▶ _Goal of the exercise_
Find the line containing "keeper_front_plate();" and copy it exactly, along with every line after it up to and including the line containing "in imported if". Copy nothing else.
************
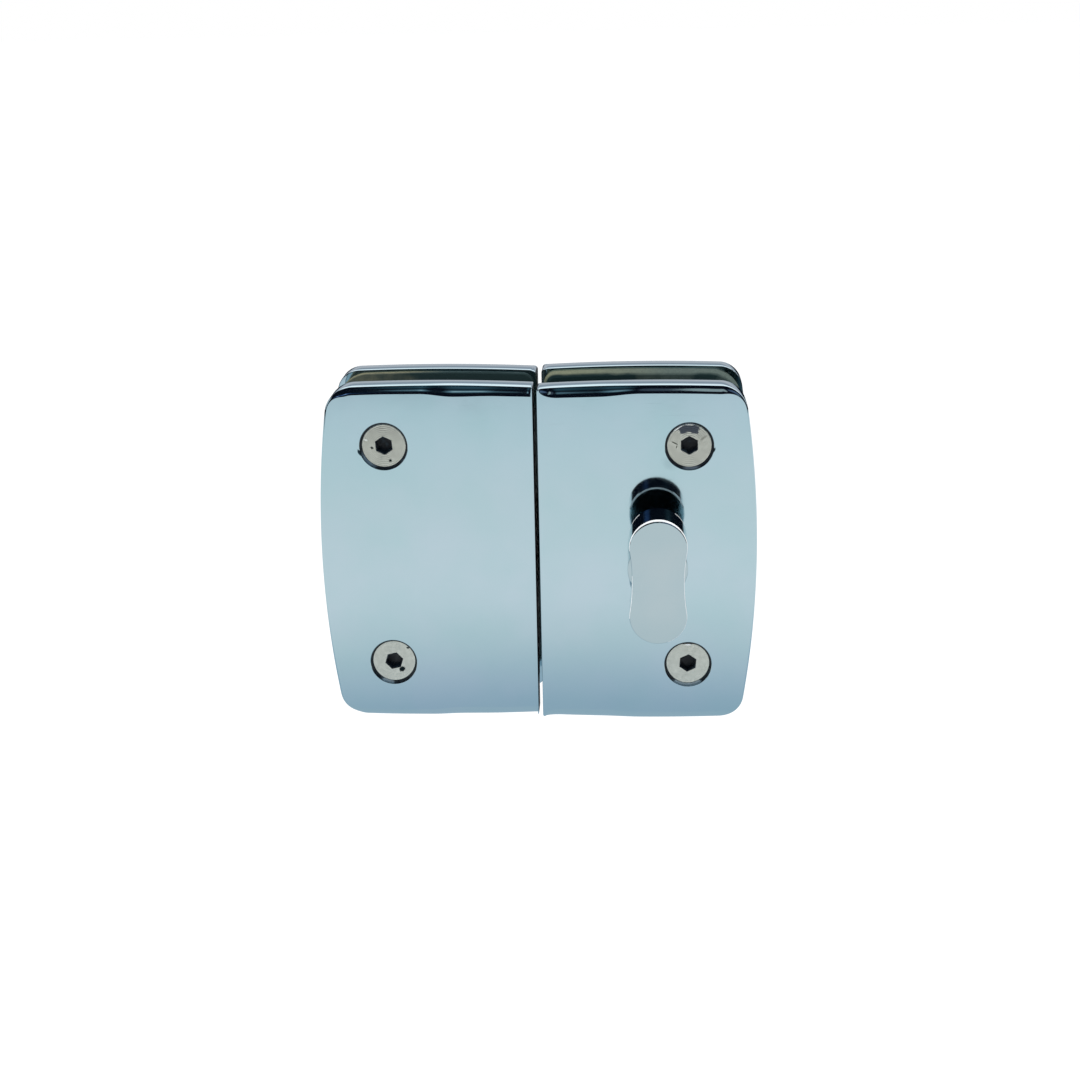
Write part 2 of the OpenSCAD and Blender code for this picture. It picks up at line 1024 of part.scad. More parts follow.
// Plain bush between two heights of a plate that lies on its inner face.
module bush(z0, z1)
{
    translate([knob_x, 0, z0])
    difference()
    {
        cylinder(d = bush_d, h = z1 - z0);
        translate([0, 0, -1])
        cylinder(d = journal_d + 2 * run_gap, h = z1 - z0 + 2);
    }
}

module knob_bush()
{
    color(nylon_c)
    stand()
    translate([0, 0, lock_slot / 2])
    bush(clip_pocket_t, plate_t);
}

module knob_grub_screw()
{
    color(dark_c)
    translate([knob_x, grub_y, -square / 2 - fixed_gap - grub_l])
    difference()
    {
        cylinder(d = grub_d, h = grub_l);
        translate([0, 0, -eps])
        cylinder(d = grub_hex / cos(30), h = grub_hex_t, $fn = 6);
    }
}

module release_turn()
{
    top = plate_t - release_sink;
    inner = journal_in;
    color(chrome_c)
    mirror([0, 1, 0])
    stand()
    translate([0, 0, lock_slot / 2])
    difference()
    {
        union()
        {
            translate([knob_x, 0, top - release_t])
            cylinder(d = release_d, h = release_t);
            translate([knob_x, 0, inner])
            cylinder(d = journal_d, h = top - inner - 1);
        }
        translate([knob_x, 0, clip_in - seat_gap])
        groove_cut();
        square_bar(square + run_gap, -1, top - release_t);
        translate([knob_x - coin_w / 2, -coin_l / 2, top - coin_t])
        cube([coin_w, coin_l, coin_t + 1]);
    }
}

module release_bush()
{
    color(nylon_c)
    mirror([0, 1, 0])
    stand()
    translate([0, 0, lock_slot / 2])
    bush(clip_pocket_t, plate_t - release_sink - release_t - release_gap);
}

module release_clip()
{
    color(dark_c)
    mirror([0, 1, 0])
    stand()
    translate([knob_x, 0, lock_slot / 2 + clip_in])
    clip();
}

keeper_front_plate();
keeper_back_plate();
keeper_front_gasket();
keeper_back_gasket();
keeper_block();
keeper_liner();
keeper_upper_screw();
keeper_lower_screw();
lock_front_plate();
lock_back_plate();
lock_front_gasket();
lock_back_gasket();
lock_case();
case_cover();
cover_screws();
lock_upper_screw();
lock_lower_screw();
dead_bolt();
drive_cam();
friction_washer();
spindle();
thumbturn_knob();
knob_bush();
knob_clip();
knob_grub_screw();
release_turn();
release_bush();
release_clip();
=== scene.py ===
"""Looks, floor, light and camera of the glass door lock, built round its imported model.

Sizes of the lock are in millimetres and turn to metres when a point is placed; those
of the studio are in metres. X runs along the door, Y from the thumbturn side to the
back, Z up.
"""

import json
import logging
import math
from dataclasses import dataclass, field
from enum import Enum

import bmesh
import bpy
from mathutils import Matrix, Vector
from mathutils.geometry import delaunay_2d_cdt


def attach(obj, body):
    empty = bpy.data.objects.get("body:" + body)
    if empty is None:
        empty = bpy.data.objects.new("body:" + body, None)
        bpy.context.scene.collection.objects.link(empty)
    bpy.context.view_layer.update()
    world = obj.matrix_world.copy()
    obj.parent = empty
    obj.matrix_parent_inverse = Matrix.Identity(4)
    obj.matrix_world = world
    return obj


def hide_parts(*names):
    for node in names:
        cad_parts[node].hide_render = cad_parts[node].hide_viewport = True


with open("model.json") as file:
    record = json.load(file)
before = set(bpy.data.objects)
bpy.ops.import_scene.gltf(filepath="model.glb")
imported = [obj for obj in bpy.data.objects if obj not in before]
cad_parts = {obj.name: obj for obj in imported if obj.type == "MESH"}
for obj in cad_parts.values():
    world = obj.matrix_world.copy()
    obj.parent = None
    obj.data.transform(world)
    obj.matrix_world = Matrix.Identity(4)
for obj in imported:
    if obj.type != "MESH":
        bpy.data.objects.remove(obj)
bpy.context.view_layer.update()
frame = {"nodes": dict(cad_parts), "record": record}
log = logging.getLogger("glass_door_lock")

CORNER_NORMAL = "corner_normal"
MM = 0.001
PLATE_T = 8.0
SLOT_WIDTHS = (14.0, 17.4)
SCREW_X = 41.0
SCREW_Z = 31.1
KNOB_X = 32.5
# Corners of a turned profile that bend by less than this many degrees run smoothly.
SOFT_TURN = 50.0
# Points of a flat face that lie closer than this count as one, in millimetres.
SAME_SPOT = 1e-7
# Marks have frayed outlines: the size of the fraying, its depth, and how far out the
# outline then lies, the last two in half sizes of the mark.
FRAY_MM = 0.8
FRAY_DEPTH = 0.9
FRAY_EDGE = 1.45


class Half(Enum):
    """The half that a piece belongs to, by its side of the seam.

    A size that differs between the halves is written as a pair, the keeper's first.
    """

    KEEPER = -1
    LOCK = 1

    def pick(self, pair: tuple[float, float]) -> float:
        """Returns this half's size from a pair."""
        return pair[0] if self is Half.KEEPER else pair[1]

    @property
    def slot(self) -> float:
        """Width of the glass slot of this half."""
        return self.pick(SLOT_WIDTHS)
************
▶ _Full answer_
keeper_front_plate();
keeper_back_plate();
keeper_front_gasket();
keeper_back_gasket();
keeper_block();
keeper_liner();
keeper_upper_screw();
keeper_lower_screw();
lock_front_plate();
lock_back_plate();
lock_front_gasket();
lock_back_gasket();
lock_case();
case_cover();
cover_screws();
lock_upper_screw();
lock_lower_screw();
dead_bolt();
drive_cam();
friction_washer();
spindle();
thumbturn_knob();
knob_bush();
knob_clip();
knob_grub_screw();
release_turn();
release_bush();
release_clip();
=== scene.py ===
"""Looks, floor, light and camera of the glass door lock, built round its imported model.

Sizes of the lock are in millimetres and turn to metres when a point is placed; those
of the studio are in metres. X runs along the door, Y from the thumbturn side to the
back, Z up.
"""

import json
import logging
import math
from dataclasses import dataclass, field
from enum import Enum

import bmesh
import bpy
from mathutils import Matrix, Vector
from mathutils.geometry import delaunay_2d_cdt


def attach(obj, body):
    empty = bpy.data.objects.get("body:" + body)
    if empty is None:
        empty = bpy.data.objects.new("body:" + body, None)
        bpy.context.scene.collection.objects.link(empty)
    bpy.context.view_layer.update()
    world = obj.matrix_world.copy()
    obj.parent = empty
    obj.matrix_parent_inverse = Matrix.Identity(4)
    obj.matrix_world = world
    return obj


def hide_parts(*names):
    for node in names:
        cad_parts[node].hide_render = cad_parts[node].hide_viewport = True


with open("model.json") as file:
    record = json.load(file)
before = set(bpy.data.objects)
bpy.ops.import_scene.gltf(filepath="model.glb")
imported = [obj for obj in bpy.data.objects if obj not in before]
cad_parts = {obj.name: obj for obj in imported if obj.type == "MESH"}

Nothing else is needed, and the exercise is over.